More generally, the newsfeed example is one way to illustrate a larger point, which is that by default, training an ML system to perform tasks involving humans will incentivize the system to manipulate those humans. This problem shows up regardless of whether the person doing the training actually wants to manipulate people, which makes it a separate issue from the fact that certain organizations engage in manipulation.
This is surprising. Suppose I have a training set of articles which are labeled “biased” or “unbiased”. I then train a system (using this set), and later use it to label articles “biased” or “unbiased”. Will this lead to a manipulative system? I would be greatly surprised to find that a neural nets trained to recognize “cats” and “dogs” in such a manner (with labeled photos in place of labeled articles in the training set) manipulating people to agree with it’s future labels of “dog” and “cat”.
Suppose I have a training set of articles which are labeled “biased” or “unbiased”. I then train a system (using this set), and later use it to label articles “biased” or “unbiased”. Will this lead to a manipulative system?
Mostly I would expect such a system to overfit on the training data, and perform no better than chance when tested. The reason for this is that unlike your example, where cats and dogs are (fairly) natural categories with simple distinguishing characteristics, the perception of “bias” in news articles is fundamentally tied to human psychology, and as a result is much more complicated concept to learn than catness versus dogness. By default I would expect an offline training method to completely fail at learning said concept.
Reinforcement learning, meanwhile, will indeed become manipulative (in my expectation). In a certain sense you can view this as a form of overfitting as well, except that the system learns to exploit peculiarities of the humans performing the classification, rather than simply peculiarities of the articles in its training data. (As you might imagine, the former is far more dangerous.)
Typical unbiased newsfeeds in the real world are created by organizations with bias who have an interest in spreading biased news. It could, of course, be that this was about a rare instance where this was not the case, but the odds are against it.

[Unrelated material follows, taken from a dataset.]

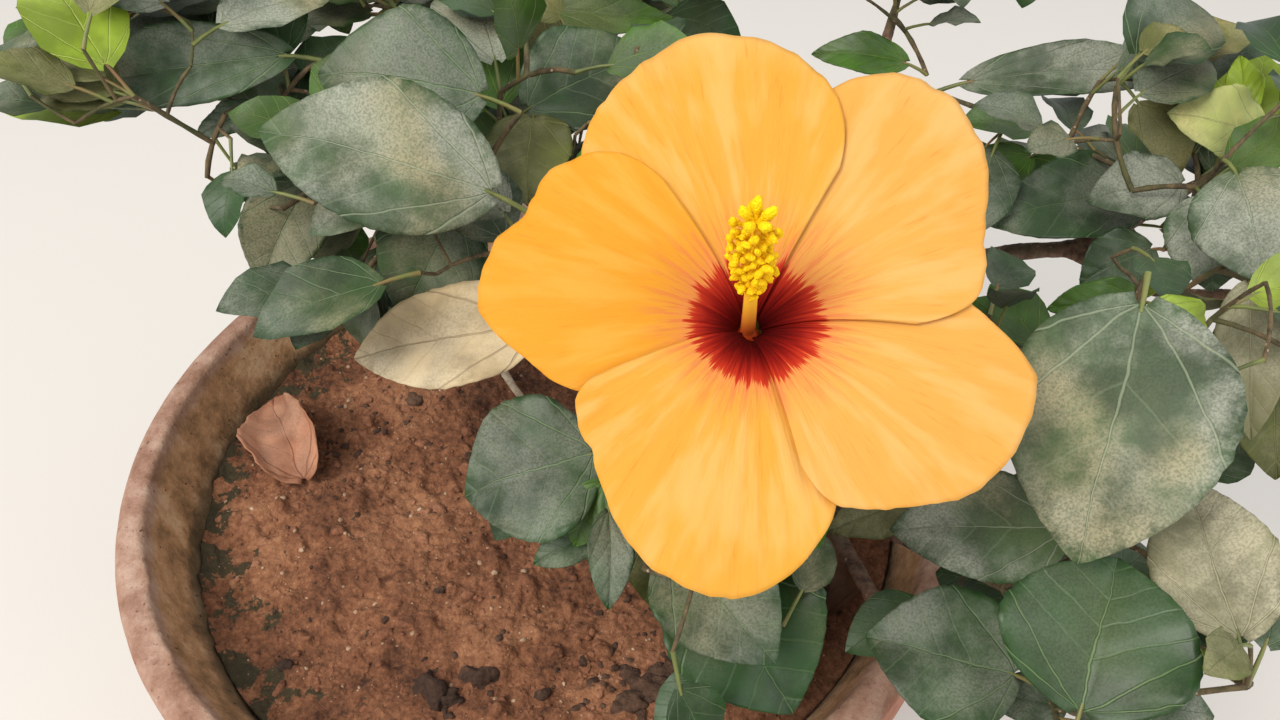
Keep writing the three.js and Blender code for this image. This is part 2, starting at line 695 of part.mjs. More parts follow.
// A twig leaves the handiest clear point of the mass's wood, at a slant or from a free end, and bends up a little.
// One that must be there takes the handiest point of all where none is clear.
function growTwig(wood, end, clear, must) {
  const cost = (at) => {
    const to = end.clone().sub(at.place);
    const turn = at.way.angleTo(to);
    const slant = isFreeEnd(at) || turn > LEAST_SLANT ? 0 : BAD_SLANT_COST;
    return to.length() * (1 + 0.4 * Math.max(0, -Math.cos(turn))) + slant;
  };
  const starts = wood.toSorted((a, b) => cost(a) - cost(b)).slice(0, START_TRIES);
  if (starts[0].place.distanceTo(end) < SHORTEST_TWIG) return starts[0];
  const tries = starts.map((start) => {
    const length = start.place.distanceTo(end);
    const bend = start.place
      .clone()
      .lerp(end, 0.5)
      .addScaledVector(start.way, (isFreeEnd(start) ? 0.18 : 0.05) * length)
      .add(point(0, 0, 0.08 * length));
    const root = Math.max(TWIG_TIP_RADIUS, Math.min(start.radius * 0.9, TWIG_TIP_RADIUS + 0.012 * length));
    const twig = makeTwig(new THREE.QuadraticBezierCurve3(start.place, bend, end), [root, TWIG_TIP_RADIUS]);
    return { start, bend, twig, grown: woodOf(twig) };
  });
  const chosen = tries.find(({ grown, start }) => clear(grown.map(({ place }) => place), start)) ?? (must && tries[0]);
  if (!chosen) return null;
  attach(chosen.start, chosen.bend.clone().sub(chosen.start.place), { twig: chosen.twig });
  wood.push(...chosen.grown);
  return chosen.grown.at(-1);
}

// A leaf of a twig: its stalk leaves at a slant, and the blade hangs a little and faces the sky
function leafAt(root, onward, phase, length, width, last) {
  const side = squareTo(onward);
  const other = onward.clone().cross(side);
  const out = side.multiplyScalar(Math.cos(phase)).addScaledVector(other, Math.sin(phase));
  const stalk = onward.clone().addScaledVector(out, last ? 0.5 : 1.2).normalize();
  const foot = root.clone().addScaledVector(stalk, STALK);
  const way = stalk.clone().addScaledVector(out, 0.4).add(point(0, 0, -0.25));
  way.z *= 0.6;
  const tip = foot.clone().addScaledVector(way.normalize(), length);
  const face = point(0, -0.25, 1).addScaledVector(out, 0.25);
  return makeLeaf(root, foot, tip, width, face);
}

// All the twigs of a mass and then its leaves. Whatever would leave the space or touch something is skipped.
function growMass(name, settings) {
  const space = spaces.find((other) => other.name === name);
  const carrier = curveOf(BOUGHS[name].via);
  const way = carrier.getTangent(1);
  const start = carrier.getPoint(1).addScaledVector(way, CLEAR);
  const radius = BOUGHS[name].radii[1];
  const stem = makeTwig(new THREE.LineCurve3(start, start.clone().addScaledVector(way, STEM)), [radius, radius * 0.9]);
  const wood = woodOf(stem);
  const own = largeLeaves[name];
  const leaves = [...own];
  const others = Object.values(largeLeaves).flat();
  const nearFirst = (a, b) => a.distanceTo(start) - b.distanceTo(start);

  const clearPath = (places, from) =>
    places.every(
      (place, i) =>
        clearOfLimbs(place, LIMB_MARGIN) &&
        own.every((leaf) => !meetsLeaf(leaf, place, LIMB_MARGIN)) &&
        (i === 0 || wood.every((at) => at === from || at.place.distanceTo(place) > LIMB_MARGIN + 3)),
    );
  for (const end of own.map((leaf) => leaf.root).sort(nearFirst)) {
    const leaf = own.find(({ root }) => root === end);
    attach(growTwig(wood, end, clearPath, true), leaf.foot.clone().sub(leaf.root), { leaf });
  }
  for (const end of twigEnds(space, settings).sort(nearFirst)) growTwig(wood, end, clearPath, false);

  const clearOfWood = (leaf, twig) =>
    wood.every((at) => {
      const gap = at.radius + LEAF_MARGIN;
      const ownRoot = at.twig === twig && at.place.distanceTo(leaf.root) < STALK;
      return ownRoot || (!meetsLeaf(leaf, at.place, gap) && leaf.stalk.every((place) => place.distanceTo(at.place) > gap));
    });
  const fits = (leaf, twig) =>
    leaf.places.every((place) => inSpace(place, space, SPACE_MARGIN)) &&
    limbPlaces.every((at) => !meetsLeaf(leaf, at.place, at.radius + LIMB_MARGIN)) &&
    clearOfWood(leaf, twig) &&
    leaves.every((other) => !leavesMeet(leaf, other, LEAF_MARGIN)) &&
    others.every((other) => !hides(leaf, other) && !leavesMeet(leaf, other, LEAF_MARGIN + 1));
  const random = seeded(settings.seed * 31 + 7);
  [...new Set(wood.map(({ twig }) => twig))].forEach((twig, i) => {
    const count = Math.max(1, Math.round(twig.length / LEAF_SPACING));
    for (let k = 0; k <= count; k++) {
      const share = 1 - (k / (count + 1)) * 0.9;
      const root = twig.curve.getPointAt(share);
      const seat = { twig, at: share * twig.length, way: twig.curve.getTangentAt(share) };
      const length = mix(...LEAF_LENGTH, random());
      const width = length * mix(...LEAF_WIDTH, random());
      for (let attempt = 0; attempt < LEAF_TRIES; attempt++) {
        const scale = 1 - 0.06 * attempt;
        const phase = (i + k) * TURN + attempt * TRY_TURN;
        const leaf = leafAt(root, seat.way, phase, length * scale, width * scale, isFreeEnd(seat));
        if (!fits(leaf, twig)) continue;
        leaves.push(leaf);
        attach(seat, leaf.foot.clone().sub(root), { leaf });
        break;
      }
    }
  });
  return stem;
}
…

I think the word “unbiased” there may be a typo; your statement would make a lot more sense if the word you meant to put there was actually “biased”. Assuming it’s just a typo:
You’re correct that in the real world, most sources of biased news are that way because they are deliberately engineered to be so, and not because of problems with AI optimizing proxy goals. That being said, it’s important to point out that even if there existed a hypothetical organization with the goal of combating bias in news articles, they wouldn’t be able to do so by training a machine learning system, since (as the article described) most attempts to do so end up failing to various forms of Goodhart’s Law. So in a certain sense, the intentions of the underlying organization are irrelevant, because they will encounter this problem regardless of whether they care about being unbiased.
More generally, the newsfeed example is one way to illustrate a larger point, which is that by default, training an ML system to perform tasks involving humans will incentivize the system to manipulate those humans. This problem shows up regardless of whether the person doing the training actually wants to manipulate people, which makes it a separate issue from the fact that certain organizations engage in manipulation.

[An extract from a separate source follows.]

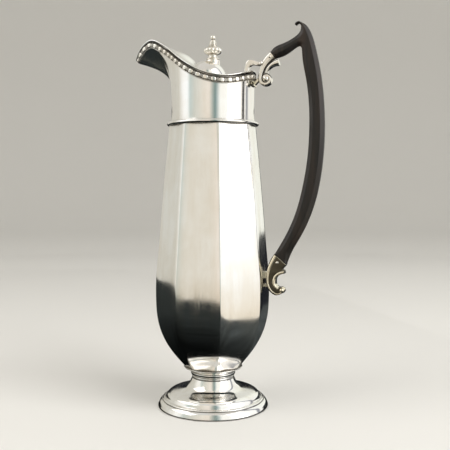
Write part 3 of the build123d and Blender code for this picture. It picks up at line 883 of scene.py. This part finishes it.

(Also, it’s worth noting that even if you do want to manipulate people, generally you want to manipulate them toward some specific end. A poorly trained AI system, on the other hand, might end up manipulating them in essentially arbitrary ways that have nothing to do with your goal. In other words, even if you want to use AI “for evil”, you still need to figure out how to make it do what you want it to do.)
This is the essence of the alignment problem in a nutshell, and it’s why I asked whether you had any alternative training procedures in mind.

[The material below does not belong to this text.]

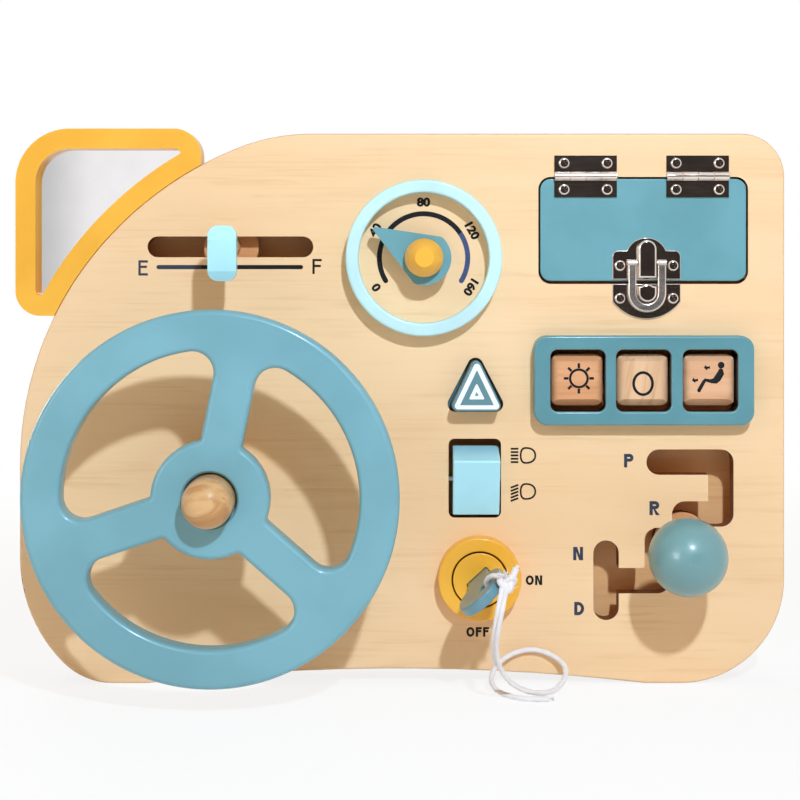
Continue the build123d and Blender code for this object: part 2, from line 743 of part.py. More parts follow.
def light_rocker():
    """Two-position rocker, lying in its lower position."""
    body = Box(rocker_w, rocker_l, rocker_t)
    body = fillet(body.edges().filter_by(Axis.X), 1.0)
    body = fillet(body.faces().filter_by(Axis.X).edges(), 0.8)
    body = Pos(rocker_body_dx, rocker_body_dy, 0) * body
    body -= cross_rod(0, 0, 0, rocker_pin_r + pin_gap, 2 * rocker_w)
    return Pos(rocker_x, rocker_pin_y, -rocker_depth) * Rot(rocker_tilt, 0, 0) * body


def rocker_pin():
    return cross_rod(rocker_x, rocker_pin_y, -rocker_depth, rocker_pin_r, rocker_pin_l() - 2 * gap)


# ================================================================ ignition
def lock_ring():
    ring = rod(lock_x, lock_y, lock_r, 0, lock_t) - rod(
        lock_x, lock_y, barrel_lock_r + lock_gap, 0, lock_t)
    return fillet(ring.edges().group_by(Axis.Z)[-1], 0.8)


def lock_barrel():
    """Turning barrel with the key slot; its flange keeps it behind the panel."""
    low = panel_back - gap - flange_t
    barrel = rod(0, 0, barrel_lock_r, low, lock_t)
    barrel = fillet(barrel.edges().group_by(Axis.Z)[-1], 0.6)
    barrel += rod(0, 0, lock_flange_r, low, low + flange_t)
    slot = RectangleRounded(blade_w + 2 * gap, key_t + 2 * gap, key_round)
    barrel -= slab(Rot(0, 0, key_angle) * slot, blade_bottom - gap, lock_t + 1)
    return Pos(lock_x, lock_y, 0) * barrel


def lock_thrust_pad():
    low = panel_back - gap - flange_t
    return rod(lock_x, lock_y, 10, cavity_back, low - gap)


def key_place(shape):
    """Stand a shape drawn in the key's plane (along, out) into the lock."""
    return Pos(lock_x, lock_y, 0) * Rot(0, 0, key_angle) * Rot(90, 0, 0) * shape


def key():
    head = Pos(0, key_head_z) * Ellipse(key_head_r, key_head_l)
    blade_top = key_head_z - key_head_l * 0.5
    blade = Pos(0, (blade_bottom + blade_top) / 2) * Rectangle(blade_w, blade_top - blade_bottom)
    blade = chamfer(blade.vertices().group_by(Axis.Y)[0], 1.5)
    face = head + blade - Pos(key_hole_u, key_hole_z) * Circle(key_hole_r)
    plate = extrude(face, amount=key_t / 2, both=True)
    return key_place(fillet(plate.edges(), key_round))


def knot_point():
    a = math.radians(key_angle)
    return (lock_x + knot_u * math.cos(a), lock_y + knot_u * math.sin(a), knot_z)


def key_loop():
    """Turn of cord through the key's hole and round its rim, open where the knot sits."""
    reach = math.hypot(knot_u - key_hole_u, knot_z - key_hole_z)
    slope = math.degrees(math.atan2(knot_z - key_hole_z, knot_u - key_hole_u))
    oval = Ellipse(reach / 2, loop_half_w).wire()
    section = Plane(oval @ 0, z_dir=oval % 0) * Circle(cord_r)
    ring = Rot(0, 0, slope) * Rot(90, 0, 0) * sweep(section, path=oval)
    ring = Pos((knot_u + key_hole_u) / 2, (knot_z + key_hole_z) / 2, 0) * ring
    ring -= Pos(knot_u, knot_z, 0) * Sphere(knot_r + gap)
    return key_place(ring)


def key_knot():
    """Knot with its short frayed tuft."""
    x, y, z = knot_point()
    tuft = Pos(x, y, z) * Rot(0, 0, key_angle + 8) * Rot(0, 78, 0) * Cone(1.1, 1.5, 9, align=BASE)
    return Pos(x, y, z) * Sphere(knot_r) + tuft


long_cord_route = (
    (47.5, 57.1, 53.3), (45.6, 50.4, 58.2), (43.6, 39.8, 56.6), (42.8, 28.5, 49.2),
    (45.0, 18.2, 41.0), (50.5, 9.0, 34.0), (59.5, 3.4, 28.6), (69.8, 1.7, 24.2),
    (77.2, 4.8, 15.5), (79.4, 10.0, 6.8), (73.2, 14.4, 2.5), (63.5, 17.4, 1.9),
    (53.6, 15.4, 2.7), (46.0, 11.0, 6.6), (42.4, 6.2, 13.5), (44.4, 2.5, 21.5),
    (51.0, 1.4, 28.2), (59.8, 1.3, 32.6), (68.6, 1.35, 32.0),
)
short_cord_route = (
    (45.0, 57.9, 53.2), (43.1, 50.6, 58.6), (41.1, 40.0, 57.0), (40.3, 29.1, 50.2),
    (42.3, 19.6, 43.4),
)


def cord(route, name):
    """Plain cord: straight runs joined by tangent arcs, each as large as its runs allow."""
    points = [Vector(*p) for p in route]
    radii = []
    for a, b, c in zip(points, points[1:], points[2:]):
        turn = math.radians((b - a).get_angle(c - b))
        shorter = min((b - a).length, (c - b).length)
        radii.append(0.45 * shorter / math.tan(turn / 2))
    path = FilletPolyline(*points, radius=radii)
    section = Plane(points[0], z_dir=points[1] - points[0]) * Circle(cord_r)
    tube = sweep(section, path=path)
    expected = math.pi * cord_r**2 * path.length
    print(name, "length", round(path.length, 1), "smallest radius", round(min(radii), 1),
          "volume over section times length", round(tube.volume / expected, 4))
    return tube


# ================================================================ build
def build():
    os.makedirs("parts", exist_ok=True)
    face = board_face()
    save("front_panel", front_panel(face))
    save("spacer_rim", spacer_rim(face))
    save("back_panel", back_panel(face))
    save("compartment_frame", compartment_frame())
    save("rear_stand_left", rear_stand(-stand_x))
    save("rear_stand_right", rear_stand(stand_x))

    save("mirror_frame", mirror_frame(face))
    save("mirror_glass", mirror_glass(face))
    save("mirror_back_plate", mirror_back_plate(face))

    save("steering_wheel", steering_wheel())
    save("steering_cap", steering_cap())
    save("steering_bolt", steering_bolt())
    save("steering_column", steering_column())
    save("steering_washer", steering_washer())
    save("steering_block", steering_block())

    save("dial_ring", dial_ring())
    save("needle", needle())
    save("needle_spacer", needle_spacer())
    save("needle_knob", needle_knob())
    save("needle_screw", needle_screw())

    save("slider_tab", slider_tab())
    save("slider_stem", slider_stem())
    save("slider_keeper", slider_keeper())

    save("gear_stem", gear_stem())
    save("gear_ball", gear_ball())
    save("gear_keeper", gear_keeper())

    save("door", door())
    for x, hand in zip(hinge_xs, ("left", "right")):
        save(f"hinge_{hand}_panel_leaf", hinge_leaf(x, 1))
        save(f"hinge_{hand}_door_leaf", hinge_leaf(x, -1))
        save(f"hinge_{hand}_pin", hinge_pin(x))
    save("hinge_panel_screws", *[screw(x, y, leaf_t) for x, y in hinge_screws(1)])
    save("hinge_door_screws", *[screw(x, y, leaf_t) for x, y in hinge_screws(-1)])

    save("latch_door_plate", upper_latch_plate())
    save("latch_hasp", latch_hasp())
    save("latch_pin", latch_pin())
    save("latch_panel_plate", lower_latch_plate())
    save("latch_door_screws", *[screw(x, y, plate_t) for x, y in latch_screws(latch_screw_ys[0])])
    save("latch_panel_screws", *[screw(x, y, plate_t) for x, y in latch_screws(latch_screw_ys[1])])

    save("air_frame", air_frame())
    for x, name in zip(block_xs, ("sun", "zero", "fan")):
        save(f"air_block_{name}", air_block(x))
    save("air_axle", air_axle())
    keeper_x = (axle_l - keeper_block_w) / 2
    save("air_axle_keepers", *[pin_keeper(air_x + s * keeper_x, air_y, axle_depth, axle_r)
                               for s in (-1, 1)])

    save("hazard_button", hazard_button())
    save("hazard_spring", hazard_spring())

    save("light_rocker", light_rocker())
    save("rocker_pin", rocker_pin())
    keeper_x = (rocker_pin_l() - keeper_block_w) / 2
    save("rocker_pin_keepers", *[
        pin_keeper(rocker_x + s * keeper_x, rocker_pin_y, rocker_depth, rocker_pin_r)
        for s in (-1, 1)])

    save("lock_ring", lock_ring())
    save("lock_barrel", lock_barrel())
    save("lock_thrust_pad", lock_thrust_pad())
    save("key", key())
    save("key_loop", key_loop())
    save("key_knot", key_knot())
    save("long_cord", cord(long_cord_route, "long_cord"))
    save("short_cord", cord(short_cord_route, "short_cord"))


build()
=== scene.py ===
# %% [markdown]
# # A wooden driving board for toddlers
# The board stands upright. Its face looks along -Y, +X is to the right and +Z is up.
# The solid pieces come in as a fixed frame, each in its own place. This notebook gives them
# their finishes and adds what is soft or printed: the cord, its knot, and the marks.

# %% Load the frame
import bpy
import bmesh
import math
import random
from mathutils import Matrix, Vector


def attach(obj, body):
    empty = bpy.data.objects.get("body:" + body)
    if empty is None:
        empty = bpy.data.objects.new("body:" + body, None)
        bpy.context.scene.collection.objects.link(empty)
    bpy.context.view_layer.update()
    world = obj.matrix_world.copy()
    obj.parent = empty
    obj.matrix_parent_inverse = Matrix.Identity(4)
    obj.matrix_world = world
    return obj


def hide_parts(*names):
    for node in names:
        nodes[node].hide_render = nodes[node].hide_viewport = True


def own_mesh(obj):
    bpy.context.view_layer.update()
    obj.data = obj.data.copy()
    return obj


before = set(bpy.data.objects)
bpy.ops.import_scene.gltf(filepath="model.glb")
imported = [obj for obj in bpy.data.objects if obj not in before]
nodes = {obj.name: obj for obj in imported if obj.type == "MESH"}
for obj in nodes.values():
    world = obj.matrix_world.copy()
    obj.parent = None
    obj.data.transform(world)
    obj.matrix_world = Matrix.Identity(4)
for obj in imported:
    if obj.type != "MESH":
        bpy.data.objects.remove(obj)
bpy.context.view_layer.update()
MM = 0.001
print("solid pieces:", len(nodes))

# %% [markdown]
# Everything is measured on the board's face, as a maker would with a ruler: x to the right of
# the middle, z up from the table, and out from the face towards the child. One helper turns
# those millimetres into a point of the scene.

# %% Places on the face
def on_face(x, z, out=0.0):
    """A point x and z millimetres along the face and so far out of it, in metres."""
    return Vector((x * MM, -out * MM, z * MM))


def select_only(piece):
    """Selects this piece alone and makes it the active one."""
    bpy.ops.object.select_all(action="DESELECT")
    piece.select_set(True)
    bpy.context.view_layer.objects.active = piece


print("a point 10 mm out of the face:", tuple(on_face(0, 100, 10)))

# %% [markdown]
# ## Camera
# The board is seen straight on, from three quarters of a metre, with the lens about 200 mm
# above the table. A shifted lens keeps the upright edges parallel while the view looks a
# little lower, as in a catalogue picture.

# %% Camera
eye_height, eye_distance, view_width = 0.201, 0.760, 0.384
sensor_width, look_down = 36, -0.169
camera_data = bpy.data.cameras.new("studio_camera")
camera_data.sensor_width = sensor_width
camera_data.lens = sensor_width * eye_distance / view_width
camera_data.shift_y = look_down
camera_data.clip_start = 0.01
camera = bpy.data.objects.new("studio_camera", camera_data)
camera.location = (0, -eye_distance, eye_height)
camera.rotation_euler = (math.radians(90), 0, 0)
bpy.context.collection.objects.link(camera)
bpy.context.scene.camera = camera
print("lens", round(camera_data.lens, 1), "mm")

# %% [markdown]
# ## Finish helpers
# A finish is a small network of nodes. The effects that several finishes share, wood figure
# and the film of paint, are built once as node groups with named inputs. Colours are written
# as they would be mixed on a screen and changed to light values here.


# %% Colours and node helpers
def colour(red, green, blue):
    """A screen colour, 0 to 255, as linear light."""
    out = []
    for value in (red, green, blue):
        v = value / 255
        out.append(v / 12.92 if v <= 0.04045 else ((v + 0.055) / 1.055) ** 2.4)
    return (*out, 1.0)


def new_group(name, inputs, outputs):
    """An empty node group with its sockets; inputs are name, kind and value."""
    group = bpy.data.node_groups.new(name, "ShaderNodeTree")
    for label, kind, value in inputs:
        socket = group.interface.new_socket(label, in_out="INPUT", socket_type=kind)
        if value is not None:
            socket.default_value = value
    for label, kind in outputs:
        group.interface.new_socket(label, in_out="OUTPUT", socket_type=kind)
    ends = group.nodes.new("NodeGroupInput"), group.nodes.new("NodeGroupOutput")
    return group, ends[0], ends[1]


def add_node(tree, kind, inputs=None, **settings):
    """A node with its settings, and links or values for its inputs."""
    node = tree.nodes.new(kind)
    for key, value in settings.items():
        setattr(node, key, value)
    for key, value in (inputs or {}).items():
        if isinstance(value, bpy.types.NodeSocket):
            tree.links.new(value, node.inputs[key])
        else:
            node.inputs[key].default_value = value
    return node


def mixed(tree, factor, first, second):
    """Colour mix; factor, first and second are sockets or values."""
    inputs = {0: factor, 6: first, 7: second}
    return add_node(tree, "ShaderNodeMix", inputs, data_type="RGBA").outputs[2]


def math_node(tree, operation, first, second=0.0, third=0.0):
    """One arithmetic step on sockets or numbers."""
    inputs = {0: first, 1: second, 2: third}
    return add_node(tree, "ShaderNodeMath", inputs, operation=operation).outputs[0]


def product(tree, *factors):
    """Masks and shares multiplied with each other."""
    out = factors[0]
    for factor in factors[1:]:
        out = math_node(tree, "MULTIPLY", out, factor)
    return out


def ramp(tree, factor, low, high):
    """A smooth step of a value between two limits."""
    node = add_node(tree, "ShaderNodeMapRange", {"Value": factor, "From Min": low, "From Max": high},
                    interpolation_type="SMOOTHSTEP")
    return node.outputs[0]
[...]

This is surprising. Suppose I have a training set of articles which are labeled “biased” or “unbiased”. I then train a system (using this set), and later use it to label articles “biased” or “unbiased”. Will this lead to a manipulative system? I would be greatly surprised to find that a neural nets trained to recognize “cats” and “dogs” in such a manner (with labeled photos in place of labeled articles in the training set) manipulating people to agree with it’s future labels of “dog” and “cat”.
Mostly I would expect such a system to overfit on the training data, and perform no better than chance when tested. The reason for this is that unlike your example, where cats and dogs are (fairly) natural categories with simple distinguishing characteristics, the perception of “bias” in news articles is fundamentally tied to human psychology, and as a result is much more complicated concept to learn than catness versus dogness. By default I would expect an offline training method to completely fail at learning said concept.
Reinforcement learning, meanwhile, will indeed become manipulative (in my expectation). In a certain sense you can view this as a form of overfitting as well, except that the system learns to exploit peculiarities of the humans performing the classification, rather than simply peculiarities of the articles in its training data. (As you might imagine, the former is far more dangerous.)
I’m confused why reinforcement learning would be well suited for the task, if it doesn’t work at all in the supervised learning case.
I meant “unbiased” in scare quotes. Typical newsfeeds that are claimed to be unbiased in the real world (but actually may not be).
You’re saying that on priors, the humans are manipulative?